===== TASK INPUTS

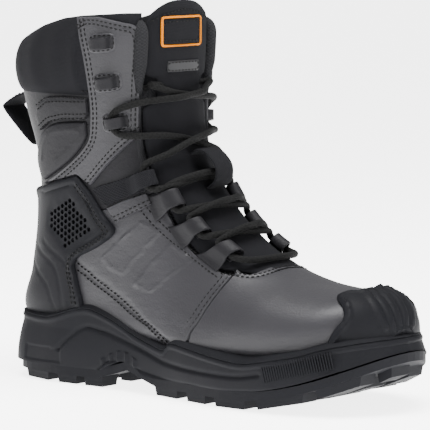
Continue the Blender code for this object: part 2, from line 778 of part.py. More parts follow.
def arch(x):
    middle = graded(ARCH_MIDDLE, 0, 0).x
    reach = ARCH_HALF * MM * STRETCH_X
    share = max(0.0, 1 - ((x - middle) / reach) ** 2)
    return ARCH_RISE * MM * share * share


def sole_slab(name, low, high, inset):
    """Slab over the plan of the sole between two height rules."""
    bm = bmesh.new()
    rows = []
    for x, outer, inner in sole_rows(inset):
        rows.append([bm.verts.new(p) for p in (
            (x, outer, low(x)), (x, inner, low(x)), (x, inner, high(x)),
            (x, outer, high(x)))])
    bridge_all(bm, rows)
    bm.faces.new(rows[0])
    bm.faces.new(rows[-1])
    return finish_mesh(name, bm)


def edge_at(x, side):
    """Half width of the sole at a place in mm, on the design scale."""
    line = smooth_line(SOLE_PLAN)
    column = 1 if side == "lateral" else 2
    for before, after in zip(line, line[1:]):
        if before[0] <= x <= after[0]:
            share = (x - before[0]) / (after[0] - before[0])
            return abs(before[column]
                       + share * (after[column] - before[column]))
    return 0.0


def add_lug(bm, corners):
    """Tapered block from the ground up into the outsole."""
    middle = sum((Vector(c) for c in corners), Vector((0, 0))) / len(corners)
    rings = []
    for top in (False, True):
        ring = []
        for corner in corners:
            x, y = Vector(corner) if top else middle.lerp(Vector(corner), .9)
            place = graded(x, y, 0)
            rise = underside(place.x) + 1 * MM if top else spring(place.x)
            ring.append(bm.verts.new((place.x, place.y, rise)))
        rings.append(ring)
    bridge(bm, *rings)
    bm.faces.new(rings[0])
    bm.faces.new(rings[1])


def lugs():
    bm = bmesh.new()
    for start, end in LUGS:
        for side, sign in SIDES.items():
            outer_start = edge_at(start, side) - LUG_INSET
            outer_end = edge_at(end, side) - LUG_INSET
            inner = min(outer_start, outer_end) - LUG_REACH
            add_lug(bm, [(start, sign * inner), (end, sign * inner),
                         (end, sign * outer_end), (start, sign * outer_start)])
    for start, end, half in CENTRE_LUGS:
        add_lug(bm, [(start, -half), (end, -half), (end, half),
                     (start, half)])
    return add_cutter("lugs", finish_mesh("lugs", bm))


def sole_parts():
    web = SOLE_HEIGHT - LUG_DEPTH
    outsole = add_part("outsole", sole_slab(
        "outsole", underside, lambda x: underside(x) + web, 2.5 * MM),
        "rubber")
    boolean(outsole, lugs(), "UNION")
    midsole = add_part("midsole", sole_slab(
        "midsole", lambda x: underside(x) + web + GAP, lambda x: 75 * MM,
        0.0), "rubber")
    foot_space = add_cutter("foot_space", solid_over_skin(
        "foot_space", GAP, 4))
    pocket = add_cutter("shank_pocket", solid_over_skin(
        "shank_pocket", 3 * GAP + SHANK, 5))
    channel = block("shank_channel",
                    Vector((-32 * MM, -SHANK_WIDTH / 2 - GAP, 0)),
                    Vector((104 * MM, SHANK_WIDTH / 2 + GAP, 60 * MM)))
    keep = prism("channel_floor", below(FLOOR_LINE, -4 * MM), -FAR, FAR)
    boolean(pocket, channel, "INTERSECT")
    boolean(pocket, keep, "INTERSECT")
    over_edge = prism("over_edge", above(SOLE_EDGE), -FAR, FAR)
    cut_away(midsole, foot_space, over_edge, pocket)
    shank = add_part("shank", shell_mesh(
        "shank", 2 * GAP + SHANK, 2 * GAP, 5), "steel")
    bed = block("shank_zone", Vector((-31 * MM, -SHANK_WIDTH / 2, 0)),
                Vector((103 * MM, SHANK_WIDTH / 2, 60 * MM)))
    keep_inside(shank, bed, keep)


# ----------------------------------------------------------------- joints ----
def hang_on(empty_name, place, *names):
    """Parent moving pieces to an empty on their joint's axis."""
    empty = bpy.data.objects.new(empty_name, None)
    empty.location = place
    CUTTERS.objects.link(empty)
    for name in names:
        part = bpy.data.objects[name]
        part.parent = empty
        part.matrix_parent_inverse = Matrix.Translation(place).inverted()


def row_at_height(z):
    """Row of the last whose front is at this height on the shaft, by halves."""
    low, high = 0.0, float(ANKLE_ROW)
    while high - low > 1e-4:
        middle = (low + high) / 2
        if skin_point(middle, 0.0).z > z:
            low = middle
        else:
            high = middle
    return low


def hinges():
    front = skin_frame(row_at_height(HINGE_HEIGHT), 0.0, -TONGUE / 2)[0]
    hang_on("tongue_hinge", (front.x, 0, HINGE_HEIGHT), "tongue_top",
            "tongue_patch_frame", "tongue_tag")
    seam_x, seam_z = PULL_PATH[0]
    hang_on("pull_loop_hinge", graded(seam_x, 0, seam_z), "pull_loop")


clear_scene()
PARTS = make_collection("steel_toe_boot")
CUTTERS = make_collection("cutters")
upper_layers()
tongue_parts()
lining_parts()
overlays()
lace_holders()
webbing_loops()
laces()
sole_parts()
hinges()
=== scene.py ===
"""Fine surfaces, stitching, laces and soft parts of a steel toe work boot.

Everything sits on the same lofted surface as the solid parts: a place on the
boot is a row down the last and a turn in degrees around it, 0 at the front,
90 on the outer side and 180 at the back.
"""

import math

import bmesh
import bpy
import numpy as np
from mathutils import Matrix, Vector
from mathutils.geometry import delaunay_2d_cdt


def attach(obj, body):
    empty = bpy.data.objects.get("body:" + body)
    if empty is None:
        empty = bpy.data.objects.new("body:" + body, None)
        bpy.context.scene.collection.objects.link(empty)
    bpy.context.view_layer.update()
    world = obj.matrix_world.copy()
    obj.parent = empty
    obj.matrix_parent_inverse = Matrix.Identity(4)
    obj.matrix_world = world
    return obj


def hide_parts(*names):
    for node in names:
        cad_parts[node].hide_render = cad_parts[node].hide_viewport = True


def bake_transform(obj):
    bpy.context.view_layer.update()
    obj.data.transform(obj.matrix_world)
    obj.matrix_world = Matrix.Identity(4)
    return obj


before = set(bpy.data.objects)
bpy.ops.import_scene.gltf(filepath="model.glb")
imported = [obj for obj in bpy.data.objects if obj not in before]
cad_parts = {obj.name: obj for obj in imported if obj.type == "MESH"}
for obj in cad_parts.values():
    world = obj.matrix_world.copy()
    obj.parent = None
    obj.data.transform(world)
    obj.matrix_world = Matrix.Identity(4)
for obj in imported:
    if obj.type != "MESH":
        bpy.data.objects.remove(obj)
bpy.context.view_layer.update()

bl_info = {
    "name": "Work Boot Detail",
    "version": (1, 0, 0),
    "blender": (4, 5, 0),
    "location": "3D View > Sidebar > Boot",
    "description": "Leather, textile, laces and sole of a laced work boot",
    "category": "Object",
}

MM = 0.001
SIDES = {"lateral": 1, "medial": -1}     # sign of the turn on that side

# Rings of the last in mm, from the top of the shaft to the tip of the toe:
# front x and z, back x and z, share of the depth at the widest place, half
# width outside and inside, roundness of front and back, shift to the inside.
LAST = np.array([
    (66, 262, -56, 252, .50, 50, 50, 3.0, 2.5, 0),
    (66, 234, -65, 222, .50, 51, 51, 3.0, 2.5, 0),
    (65, 203, -59, 186, .50, 48, 48, 3.0, 2.5, 0),
    (68, 173, -49, 150, .48, 44, 44, 3.0, 2.5, 0),
    (78, 149, -46, 110, .45, 43, 42, 3.0, 2.6, 0),
    (94, 130, -50, 72, .41, 44, 41, 2.9, 2.7, 0),
    (113, 113, -53, 42, .37, 44, 41, 2.8, 2.9, 0),
    (134, 98, 0, 32, .34, 44, 42, 2.7, 3.0, 0),
    (157, 86, 62, 28, .32, 49, 45, 2.6, 3.0, 1),
    (181, 79, 122, 26, .32, 55, 48, 2.5, 3.0, 1),
    (204, 76, 172, 27, .32, 54, 50, 2.4, 3.0, 2),
    (221, 74.5, 208, 31, .33, 47, 45, 2.5, 3.0, 3),
    (232, 69.5, 226, 35, .34, 36, 35, 2.6, 3.0, 4),
    (240.5, 60, 237.5, 37, .36, 23, 23, 2.5, 2.8, 5),
    (244, 49, 243, 42, .45, 8, 8, 2.2, 2.4, 5),
])
TIP = len(LAST) - 1
ROWS = np.vstack([2 * LAST[0] - LAST[1], LAST, 2 * LAST[-1] - LAST[-2]])
PAPER = np.array([23.0, 0.82])   # mm along one row and one degree, roughly

GAP = 0.35                       # mm left between two layers
LEATHER, COLLAR, TONGUE = 2.0, 9.0, 3.9         # thicknesses in mm
OVERLAY, COUNTER, BUMPER = 1.7, 2.6, 3.2
LACE = 4.6 * MM                  # diameter of the lace
TONGUE_HALF = 33.0               # half the width of the lacing opening, mm
CRISP = math.radians(48)         # a sharper fold than this stays crisp
NO_EDGE = 5.0                    # edge attribute of a piece without edges
GROOVE, RIDGE = (-0.4, 0.75), (0.5, 0.6)        # height and reach in mm

# Spacing in mm of the points of a panel: on its edge, on the lines that run
# over it, beside both, and from one row of its triangles to the next.
EDGE_STEP, LINE_STEP, SEAM_STEP = 1.3, 1.5, 1.2
EDGE_FLANKS, LINE_FLANKS = (-0.5, 0.5, -1.2, 1.2), (-0.9, 0.9)
ROW_DROP = 0.866

TREAD_TOP = 12.2                 # mm; lower edge of the sole's side wall
TOE_SPRING, SPRING_START, SPRING_LENGTH = 28, 150, 102
ARCH_RISE, ARCH_MIDDLE, ARCH_HALF = 8, 53, 24
SOLE_LIP = [(-0.6, 0.55), (0.4, 0.9), (1.6, 1.4), (3.5, 2.2), (8.0, 3.2),
            (15.0, 5.0), (16.0, -8.0), (16.0, -14)]  # inset and rise
SOLE_WALL = 15                   # mm; thickness at its lower edge
RIB_START, RIB_END = 184, 229    # mm along the boot
RIB_FOOT, RIB_SLOPE = 26.5, 0.26
HOLE_PITCH, HOLE_RADIUS = 4.1, 1.6     # mm, in the ankle grille

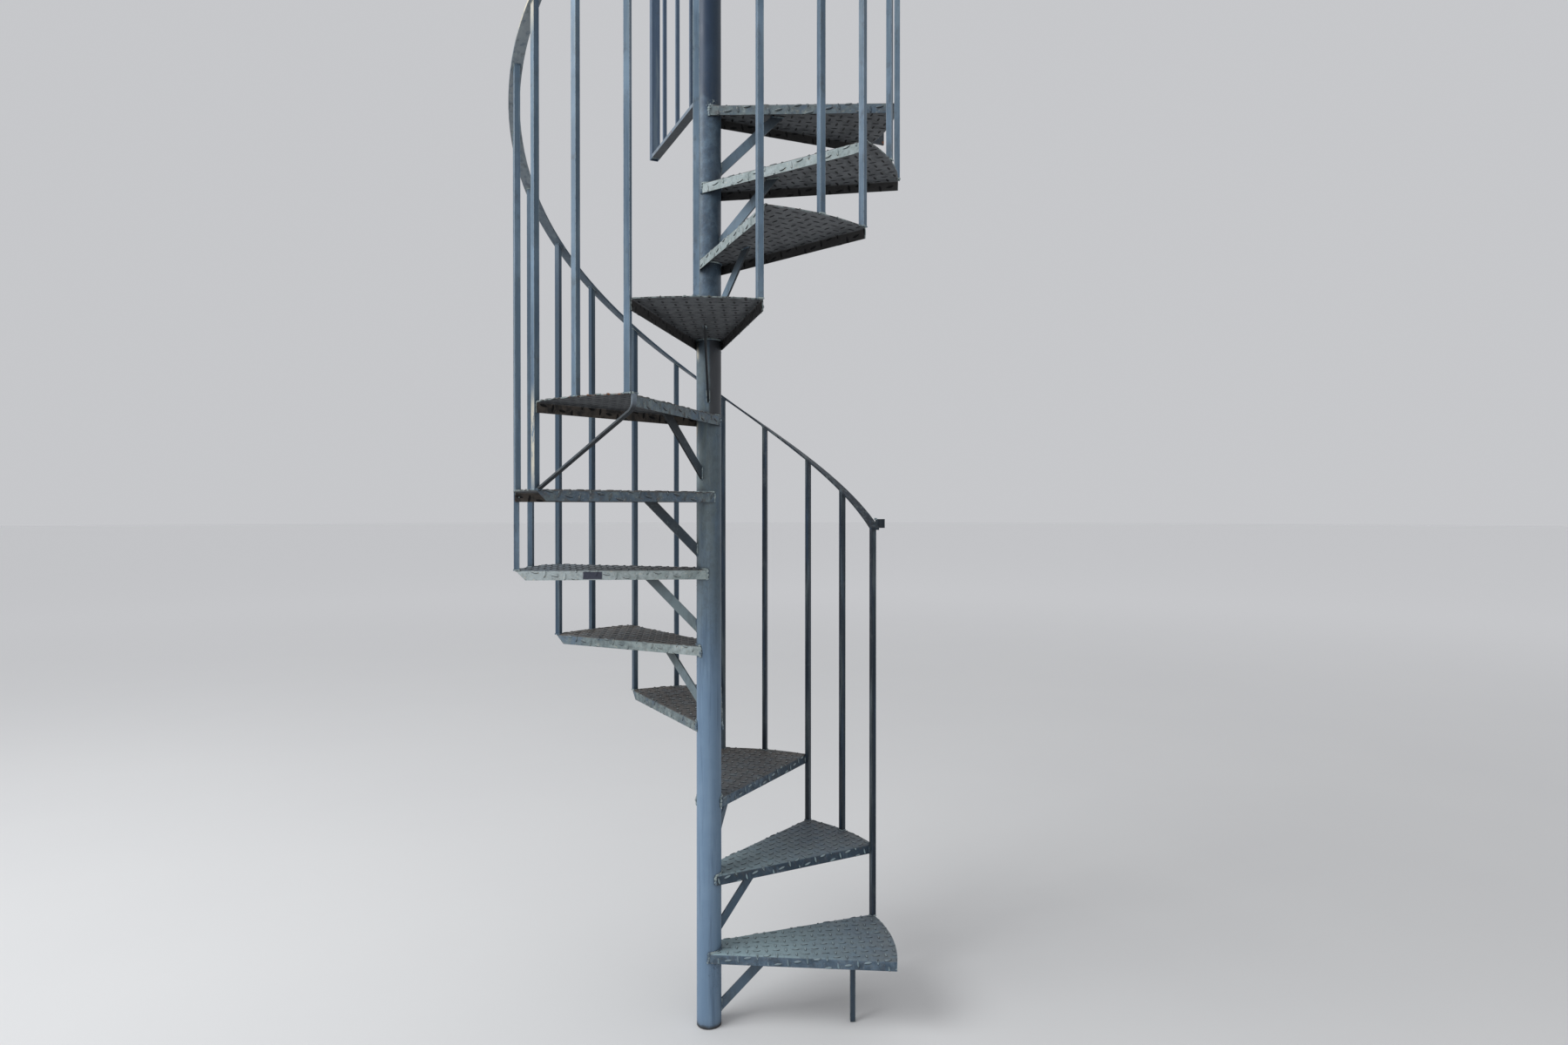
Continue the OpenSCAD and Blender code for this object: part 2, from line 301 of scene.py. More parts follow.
def flecked(finish, colour, fleck, scale, share):
    """Small flecks with ragged edges, in loose clumps; a larger share covers more of the surface."""
    grains = finish.noise(scale, 6.0, 0.7, None, 0.6)
    clumps = finish.noise(scale / 9, 3.0)
    mask = finish.fade(grains * 0.7 + clumps * 0.5, 0.86 - share, 0.89 - share)
    return finish.over(colour, mask, fleck), mask


def spotted(finish, colour, spots, coat):
    """Single spots at known places, each a place and a radius, with ragged borders."""
    ragged = finish.fade(finish.noise(150.0, 5.0, 0.7), 0.38, 0.52)
    for place, radius in spots:
        colour = finish.over(colour, finish.near(place, radius) * ragged, coat)
    return colour


# %% [markdown]
# ## The pole's finish
# The pole is the smoothest piece. Low down its paint is light and clean, with fine vertical streaks.
# Between the upper steps it is mottled, as if two coats show at once, and above the last step it
# is dark and even, partly its own paint and partly painted shade.

# %% Paint the pole
# Each coat takes over between two heights, which a noise moves down by up to 0.25
MIDDLE_COAT, UPPER_COAT, TOP_COAT = (1.1, 1.7), (2.10, 2.35), (2.93, 2.98)
# Heights of a painted shadow under the ninth step, and of two cream painted reflections
PAINTED_SHADOW_STRETCH = (1.85, 2.12)
REFLECTION_STRETCHES = ((1.76, 1.86), (2.05, 2.10))


def pole_paint():
    """The pole's coats one above the other, then painted light and shade on its sides, painted reflections,
    and its dirt.
    """
    finish = Finish("pole_paint")
    height = finish.axis("z")
    ragged = height + finish.noise(7.0, 4.0) * 0.25
    clouds = finish.fade(finish.noise(16.0, 6.0, 0.68, finish.stretched(1, 1, 0.35), 0.6), 0.42, 0.62)
    middle = finish.over(rgb(98, 111, 114), clouds * 0.8, rgb(80, 99, 116))
    colour = finish.over(BLUE_GREY, finish.fade(ragged, *MIDDLE_COAT), middle)
    colour = faded(finish, colour, PALE_BLUE, 0.30)
    colour = streaked(finish, colour, DEEP_BLUE, 0.42, 75.0)
    colour = streaked(finish, colour, PALE_BLUE, 0.28, 48.0)
    blotches = finish.fade(finish.noise(26.0, 7.0, 0.72, None, 0.3), 0.38, 0.64)
    upper = finish.over(rgb(66, 84, 102), blotches * 0.7, rgb(104, 126, 144))
    spots = finish.fade(finish.noise(52.0, 4.0, 0.6), 0.60, 0.66)
    upper = finish.over(upper, spots * 0.45, NIGHT_BLUE)
    colour = finish.over(colour, finish.fade(ragged, *UPPER_COAT), upper)
    # Above the last step the pole is dark, partly its own paint and partly painted shade
    top_coat = finish.over(NIGHT_BLUE, finish.fade(finish.noise(9.0, 4.0), 0.5, 0.7) * 0.3, DEEP_BLUE)
    colour = finish.over(colour, finish.fade(ragged, *TOP_COAT), top_coat)
    grain = finish.fade(finish.noise(95.0, 5.0, 0.7, finish.stretched(1, 1, 0.6)), 0.44, 0.62)
    colour = finish.over(colour, grain * finish.between(height, 1.2, 2.9, 0.15) * 0.30, IRON_GREY)

    # Its right side is painted darker as shade, and its left side paler as painted light in two stretches
    side = finish.facing("x")
    painted_shade_right = finish.fade(side, -0.1, 0.9) * (finish.fade(height, 0.9, 1.4) * 0.25 + 0.25)
    colour = finish.over(colour, painted_shade_right, DARK_BLUE)
    # Painted light on the left side, which faces the lamp
    left = finish.fade(side, -0.35, -0.85)
    colour = finish.over(colour, left * finish.between(height, 1.25, 1.85, 0.15) * 0.35, CHALK_GREEN)
    colour = finish.over(colour, left * finish.between(height, 2.2, 2.88, 0.05) * 0.30, CHALK_GREEN)

    # Under the ninth step one side carries a painted shadow, and cream painted reflections streak the other
    sideways = finish.axis("x") + finish.noise(30.0) * 0.008
    painted_shadow = finish.between(height, *PAINTED_SHADOW_STRETCH, 0.012) * finish.fade(sideways, 0.004, 0.014)
    colour = finish.over(colour, painted_shadow * 0.85, rgb(58, 58, 62))
    reflection_streaks = finish.fade(finish.noise(40.0, 4.0, 0.6, finish.stretched(1, 1, 0.2)), 0.44, 0.56)
    reflecting_side = finish.fade(sideways, -0.020, -0.030)
    for low, high in REFLECTION_STRETCHES:
        colour = finish.over(colour, reflection_streaks * reflecting_side * finish.between(height, low, high, 0.02) * 0.8, CREAM)
    muddy = finish.fade(height + finish.noise(60.0) * 0.02, 0.026, 0.012)
    colour = finish.over(colour, muddy * 0.9, DARK_BROWN)
    # Painted shade, with some soot, where the steps and struts meet the pole
    colour = finish.over(colour, finish.corners(0.05) * 0.8, SOOT_AND_SHADE)
    colour, flecks = flecked(finish, colour, DARK_RUST, 160.0, 0.01)
    gloss = finish.noise(18.0, 4.0) * 0.20 + 0.36
    relief = finish.noise(40.0, 5.0, 0.6, finish.stretched(1, 1, 0.1)) - flecks * 0.3
    return finish.close(colour, gloss + flecks * 0.3, relief, 0.0007, shine=0.35)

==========

_WORK TO BE COMPLETED_
Begin at the line that has "clear_scene()", stop after the line that has "if empty is", and repeat exactly those lines, nothing more.

_RESPONSE TO THE EXERCISE_
clear_scene()
PARTS = make_collection("steel_toe_boot")
CUTTERS = make_collection("cutters")
upper_layers()
tongue_parts()
lining_parts()
overlays()
lace_holders()
webbing_loops()
laces()
sole_parts()
hinges()
=== scene.py ===
"""Fine surfaces, stitching, laces and soft parts of a steel toe work boot.

Everything sits on the same lofted surface as the solid parts: a place on the
boot is a row down the last and a turn in degrees around it, 0 at the front,
90 on the outer side and 180 at the back.
"""

import math

import bmesh
import bpy
import numpy as np
from mathutils import Matrix, Vector
from mathutils.geometry import delaunay_2d_cdt


def attach(obj, body):
    empty = bpy.data.objects.get("body:" + body)
    if empty is None:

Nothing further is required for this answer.